⟨

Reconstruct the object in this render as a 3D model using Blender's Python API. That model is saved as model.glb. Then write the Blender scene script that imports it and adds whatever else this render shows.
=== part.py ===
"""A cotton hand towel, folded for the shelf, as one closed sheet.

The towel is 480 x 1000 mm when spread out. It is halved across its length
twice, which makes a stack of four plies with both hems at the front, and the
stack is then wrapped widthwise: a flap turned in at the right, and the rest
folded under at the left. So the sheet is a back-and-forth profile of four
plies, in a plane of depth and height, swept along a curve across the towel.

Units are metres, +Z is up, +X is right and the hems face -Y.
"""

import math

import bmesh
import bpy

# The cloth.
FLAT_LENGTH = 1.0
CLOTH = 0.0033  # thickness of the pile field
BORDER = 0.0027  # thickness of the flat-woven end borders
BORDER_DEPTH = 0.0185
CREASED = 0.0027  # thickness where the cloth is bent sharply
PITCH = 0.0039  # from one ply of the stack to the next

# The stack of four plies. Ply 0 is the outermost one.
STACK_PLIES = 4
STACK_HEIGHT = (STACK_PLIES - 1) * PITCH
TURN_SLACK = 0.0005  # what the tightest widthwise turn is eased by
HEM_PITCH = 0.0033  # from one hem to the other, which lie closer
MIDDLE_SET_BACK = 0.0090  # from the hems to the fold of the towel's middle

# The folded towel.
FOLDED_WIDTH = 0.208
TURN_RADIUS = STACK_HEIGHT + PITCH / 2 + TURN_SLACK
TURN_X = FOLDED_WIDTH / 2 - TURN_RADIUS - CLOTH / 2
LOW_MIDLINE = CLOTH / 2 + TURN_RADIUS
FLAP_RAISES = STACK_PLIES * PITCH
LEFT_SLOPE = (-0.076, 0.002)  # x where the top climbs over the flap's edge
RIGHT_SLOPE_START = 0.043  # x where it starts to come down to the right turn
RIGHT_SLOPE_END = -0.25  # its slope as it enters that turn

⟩

_STATED GOAL_.
Return the whole listing exactly.

_EXPECTED OUTPUT_.
Reconstruct the object in this render as a 3D model using Blender's Python API. That model is saved as model.glb. Then write the Blender scene script that imports it and adds whatever else this render shows.
=== part.py ===
"""A cotton hand towel, folded for the shelf, as one closed sheet.

The towel is 480 x 1000 mm when spread out. It is halved across its length
twice, which makes a stack of four plies with both hems at the front, and the
stack is then wrapped widthwise: a flap turned in at the right, and the rest
folded under at the left. So the sheet is a back-and-forth profile of four
plies, in a plane of depth and height, swept along a curve across the towel.

Units are metres, +Z is up, +X is right and the hems face -Y.
"""

import math

import bmesh
import bpy

# The cloth.
FLAT_LENGTH = 1.0
CLOTH = 0.0033  # thickness of the pile field
BORDER = 0.0027  # thickness of the flat-woven end borders
BORDER_DEPTH = 0.0185
CREASED = 0.0027  # thickness where the cloth is bent sharply
PITCH = 0.0039  # from one ply of the stack to the next

# The stack of four plies. Ply 0 is the outermost one.
STACK_PLIES = 4
STACK_HEIGHT = (STACK_PLIES - 1) * PITCH
TURN_SLACK = 0.0005  # what the tightest widthwise turn is eased by
HEM_PITCH = 0.0033  # from one hem to the other, which lie closer
MIDDLE_SET_BACK = 0.0090  # from the hems to the fold of the towel's middle

# The folded towel.
FOLDED_WIDTH = 0.208
TURN_RADIUS = STACK_HEIGHT + PITCH / 2 + TURN_SLACK
TURN_X = FOLDED_WIDTH / 2 - TURN_RADIUS - CLOTH / 2
LOW_MIDLINE = CLOTH / 2 + TURN_RADIUS
FLAP_RAISES = STACK_PLIES * PITCH
LEFT_SLOPE = (-0.076, 0.002)  # x where the top climbs over the flap's edge
RIGHT_SLOPE_START = 0.043  # x where it starts to come down to the right turn
RIGHT_SLOPE_END = -0.25  # its slope as it enters that turn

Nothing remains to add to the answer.